Award-Winner Ruth Franklin on Anne Frank & Holocaust Remembrance
To commemorate Holocaust Remembrance Day, The Learning Curve guest host Andrea Silbert, President of the Eos Foundation, speaks with Ruth Franklin, former editor of The New Republic and author of The Many Lives of Anne Frank. Ms. Franklin reflects on the enduring literary significance of Anne Frank’s diary while providing an overview of her life and the wider historical context of World War II and the Holocaust. Drawing on her extensive research, Franklin discusses her approach to understanding Anne Frank not only as a symbol of Jewish persecution and the Holocaust, but as a young girl whose life offers universal lessons due to being tragically shaped and ultimately destroyed by the Nazi invasion of the Netherlands in 1940. She describes how the Frank family’s daily routines in the Secret Annex were upended and explores the power of Anne’s writing, emphasizing how her personal reflections while in hiding remain a courageous human record of life under Hitler’s antisemitic tyranny.
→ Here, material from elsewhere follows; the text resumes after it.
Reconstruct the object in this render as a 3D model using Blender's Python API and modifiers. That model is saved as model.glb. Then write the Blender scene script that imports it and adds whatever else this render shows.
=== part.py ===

Ms. Franklin also highlights the role Anne’s father played in posthumously editing and publishing the diary, shaping the memoir that would become widely known and honored around the world. Ms. Franklin closes by reading an excerpt from her book, The Many Lives of Anne Frank.
Guest:

Ruth Franklin is a book critic and former editor at The New Republic. She’s the author of The Many Lives of Anne Frank (2025), which Publishers Weekly called, “an essential look at the diarist’s legacy.” Franklin’s first biography, Shirley Jackson: A Rather Haunted Life (2016) won the National Book Critics Circle Award for Biography about and was named a New York Times Notable Book of 2016, a Time magazine top nonfiction book of 2016, and a “best book of 2016” by The Boston Globe, the San Francisco Chronicle, NPR, and others. Her first book, A Thousand Darknesses: Lies and Truth in Holocaust Fiction (2011), was a finalist for the Sami Rohr Prize for Jewish Literature. Franklin’s work appears in many publications, including The New Yorker, The New York Times Book Review, The New York Review of Books, and Harper’s. She is the recipient of a Guggenheim Fellowship in biography, a Cullman Fellowship at the New York Public Library, a Leon Levy Fellowship in biography, and the Roger Shattuck Prize for Criticism. Ms. Franklin lives in Brooklyn, New York.